Gentlemen: I've made the jump and started reloading. Lots of fun, with first good results. Question is the following: 

I have three recipes, all with different max powder charges. 
1) 60.5gr (24"barrel)
2) 57.5 (26")
3) 62 (24") 

Corresponding velocity is 3000fps. I have a 22" barrel, no pressure signs and average velocity at 2940fps with a sub-MOA group at 60.2gr. 

60.5 and 60.8 produced comparable, but not quite as good groups, and velocity crept up to 2980. 

Given my shorter-than-recipe barrel, should I make 60.2gr/2940fps the point to fine-tune around? Meaning, is it correct that a shorter barrel will cost fps-per-inch? I think I've read that somewhere, but can't recall -- any suggestions would be much appreciated. 

I have no interest in pushing the envelope in terms of pressure.


----------



## LostLouisianian (Oct 11, 2010)

SLCHunter said:


> Gentlemen: I've made the jump and started reloading. Lots of fun, with first good results. Question is the following:
> 
> I have three recipes, all with different max powder charges.
> 1) 60.5gr (24"barrel)
> ...


Whole lot of info missing. Caliber? Gun? Powder? Projectile?


----------



## derekp1999 (Nov 17, 2011)

If you are happy with the results at 60.2gr, then I would say go with it! Sounds like a load I'd be happy with, good work.

Make your seating depth tweaks and such and see if you can get it to where you like it more.


----------



## DallanC (Jan 13, 2009)

Yes a shorter barrel is slower than a longer one, generally. Twist can also affect velocity as can the surface of the bore and other factors.

I cant find it right now, but there was a article where a barrel builder took a single barrel with a known load, and started cutting 1" off the end and recording the velocity differences. I remember it falling within the widely accepted 25-50fps per inch figure talked about often.


-DallanC


----------



## DallanC (Jan 13, 2009)

Here is some info on it from Chuck Hawks:



> The 45th Edition of the _Lyman Reloading Handbook_ also has a table showing Center Fire Rifle Velocity Vs. Barrel Length. Their figures apply to barrels between 20 and 26 inches in length and agree with the Remington figures. The Lyman table shows the following approximate velocity changes:
> 
> 
> For rifles with muzzle velocities in the 1000-2000 fps range, the change in velocity for each 1" change in barrel length is 5 fps.
> ...


So caliber matters as well as to the velocity loss with shorter barrels.

-DallanC


----------



## massmanute (Apr 23, 2012)

There is an interesting website

http://www.ballisticsbytheinch.com/calibers.html

It mostly deals with pistol rounds, in various barrel lengths, including rifle-length barrels.


----------



## DallanC (Jan 13, 2009)

Here's one article on a barrel cut down and measured.

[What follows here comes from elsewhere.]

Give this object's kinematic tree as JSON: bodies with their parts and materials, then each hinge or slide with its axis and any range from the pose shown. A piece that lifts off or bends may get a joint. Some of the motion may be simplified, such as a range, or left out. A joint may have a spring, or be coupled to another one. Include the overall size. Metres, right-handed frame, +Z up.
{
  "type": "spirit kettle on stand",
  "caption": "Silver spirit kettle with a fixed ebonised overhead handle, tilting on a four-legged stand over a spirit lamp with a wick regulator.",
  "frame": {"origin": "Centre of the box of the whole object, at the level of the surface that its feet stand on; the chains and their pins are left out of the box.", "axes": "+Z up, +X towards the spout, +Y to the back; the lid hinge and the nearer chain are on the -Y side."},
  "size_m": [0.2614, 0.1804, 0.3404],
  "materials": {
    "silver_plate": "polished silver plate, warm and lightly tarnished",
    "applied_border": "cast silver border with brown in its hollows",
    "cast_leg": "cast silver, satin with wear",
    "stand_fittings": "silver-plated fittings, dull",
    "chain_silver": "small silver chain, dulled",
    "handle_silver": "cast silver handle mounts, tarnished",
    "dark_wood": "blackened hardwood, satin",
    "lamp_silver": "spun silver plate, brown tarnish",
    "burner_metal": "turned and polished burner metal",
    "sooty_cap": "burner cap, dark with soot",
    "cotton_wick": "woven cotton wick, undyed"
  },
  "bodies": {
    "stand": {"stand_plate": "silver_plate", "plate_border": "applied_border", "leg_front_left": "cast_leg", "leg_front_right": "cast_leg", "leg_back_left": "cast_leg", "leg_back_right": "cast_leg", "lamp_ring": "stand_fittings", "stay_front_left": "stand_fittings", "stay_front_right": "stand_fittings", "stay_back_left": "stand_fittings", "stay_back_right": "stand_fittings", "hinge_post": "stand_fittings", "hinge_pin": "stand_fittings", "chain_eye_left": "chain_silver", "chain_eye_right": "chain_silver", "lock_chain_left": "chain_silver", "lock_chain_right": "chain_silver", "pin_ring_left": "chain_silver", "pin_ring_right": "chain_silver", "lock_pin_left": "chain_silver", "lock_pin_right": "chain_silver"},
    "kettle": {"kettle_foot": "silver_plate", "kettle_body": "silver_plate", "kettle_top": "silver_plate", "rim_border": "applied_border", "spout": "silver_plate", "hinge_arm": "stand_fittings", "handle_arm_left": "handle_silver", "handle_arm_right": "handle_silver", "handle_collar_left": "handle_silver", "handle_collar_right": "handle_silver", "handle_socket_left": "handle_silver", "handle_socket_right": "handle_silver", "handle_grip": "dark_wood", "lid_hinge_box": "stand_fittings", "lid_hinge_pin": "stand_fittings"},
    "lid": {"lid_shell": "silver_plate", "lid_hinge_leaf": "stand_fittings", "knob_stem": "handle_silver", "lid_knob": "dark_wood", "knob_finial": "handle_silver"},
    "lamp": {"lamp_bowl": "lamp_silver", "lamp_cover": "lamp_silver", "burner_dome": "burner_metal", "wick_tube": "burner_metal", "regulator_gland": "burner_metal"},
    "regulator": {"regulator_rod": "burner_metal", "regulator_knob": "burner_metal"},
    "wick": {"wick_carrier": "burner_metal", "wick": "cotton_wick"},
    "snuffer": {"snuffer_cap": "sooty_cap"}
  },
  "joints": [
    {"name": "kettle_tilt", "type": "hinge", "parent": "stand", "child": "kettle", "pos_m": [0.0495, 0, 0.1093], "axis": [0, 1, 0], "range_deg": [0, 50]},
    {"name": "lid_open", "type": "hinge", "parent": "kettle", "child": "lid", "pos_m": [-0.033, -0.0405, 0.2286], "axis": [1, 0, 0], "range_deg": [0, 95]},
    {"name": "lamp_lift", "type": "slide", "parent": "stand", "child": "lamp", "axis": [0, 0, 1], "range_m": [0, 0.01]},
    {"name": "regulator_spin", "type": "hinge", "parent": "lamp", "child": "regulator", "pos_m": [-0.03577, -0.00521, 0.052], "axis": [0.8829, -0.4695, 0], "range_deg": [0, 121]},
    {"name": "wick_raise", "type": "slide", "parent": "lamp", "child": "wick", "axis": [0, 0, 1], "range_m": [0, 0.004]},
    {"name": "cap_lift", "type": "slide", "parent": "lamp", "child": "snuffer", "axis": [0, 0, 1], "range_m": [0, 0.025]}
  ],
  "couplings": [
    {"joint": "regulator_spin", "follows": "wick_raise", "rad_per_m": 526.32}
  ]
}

http://www.thetruthaboutguns.com/20...t-barrel-length-muzzle-velocity-and-accuracy/

-DallanC


----------



## DallanC (Jan 13, 2009)

Here ya go, this was what I read. If you need more info post you are on your own lol...

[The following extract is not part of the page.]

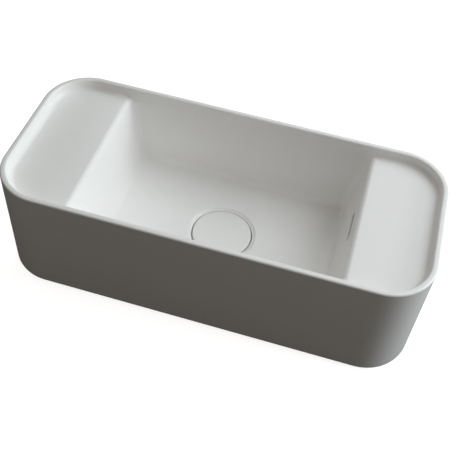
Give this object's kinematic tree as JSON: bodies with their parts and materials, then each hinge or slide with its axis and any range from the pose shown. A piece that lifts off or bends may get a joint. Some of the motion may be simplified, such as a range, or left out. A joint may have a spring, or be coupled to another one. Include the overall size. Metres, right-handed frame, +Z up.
{
  "type": "countertop basin",
  "caption": "Rounded oblong white ceramic countertop basin with a flat shelf at each end, a deep bowl, an overflow slot and a press-to-open plug over a threaded waste",
  "frame": {"origin": "middle of the foot ring, on the plane where the basin stands on the counter", "axes": "+X along the basin's length towards the overflow's end, +Y towards the back, +Z up"},
  "size_m": [0.48, 0.211, 0.188],
  "materials": {
    "glaze": "white satin glaze",
    "chrome": "polished plate",
    "rubber": "matte moulded",
    "plastic": "off-white moulded",
    "brass": "turned",
    "steel": "drawn stainless"
  },
  "bodies": {
    "basin_and_waste": {"basin": "glaze", "flange_seal": "rubber", "waste_body": "chrome", "lower_seal": "rubber", "slip_washer": "plastic", "back_nut": "brass", "cartridge_sleeve": "plastic", "end_plug": "plastic", "return_spring": "steel"},
    "plug": {"plug_cap": "glaze", "bond_pad": "rubber", "plug_carrier": "chrome", "plug_seal": "rubber", "plunger": "steel"},
    "rotor": {"index_rotor": "plastic"}
  },
  "joints": [
    {"name": "plug_lift", "type": "slide", "parent": "basin_and_waste", "child": "plug", "axis": [0, 0, 1], "range_m": [0, 0.01], "deforming": ["return_spring"]},
    {"name": "rotor_turn", "type": "hinge", "parent": "plug", "child": "rotor", "pos_m": [0, 0, 0.006], "axis": [0, 0, 1], "range_deg": [0, 45]}
  ],
  "couplings": [
    {"joint": "rotor_turn", "follows": "plug_lift", "rad_per_m": 78.54}
  ]
}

http://honors.usf.edu/documents/thesis/u82488180.pdf

-DallanC


----------



## SLCHunter (Dec 19, 2013)

LostLouisianian said:


> Whole lot of info missing. Caliber? Gun? Powder? Projectile?


Tikka T3 30-06 22" barrel 11 twist 
Boyds laminate stock pillar/glass bedded 
H4350 CCI primer Berger 155.5gr Hybrid


----------



## SLCHunter (Dec 19, 2013)

DallanC said:


> Here ya go, this was what I read. If you need more info post you are on your own lol...
> 
> http://honors.usf.edu/documents/thesis/u82488180.pdf
> 
> -DallanC


Ha! Thanks for all this info, I'll read some and will come back with results. 
Attached is my best group, with 60.2gr of Hodgdon 4350, btw...


----------



## waspocrew (Nov 26, 2011)

SLCHunter said:


> Ha! Thanks for all this info, I'll read some and will come back with results.
> Attached is my best group, with 60.2gr of Hodgdon 4350, btw...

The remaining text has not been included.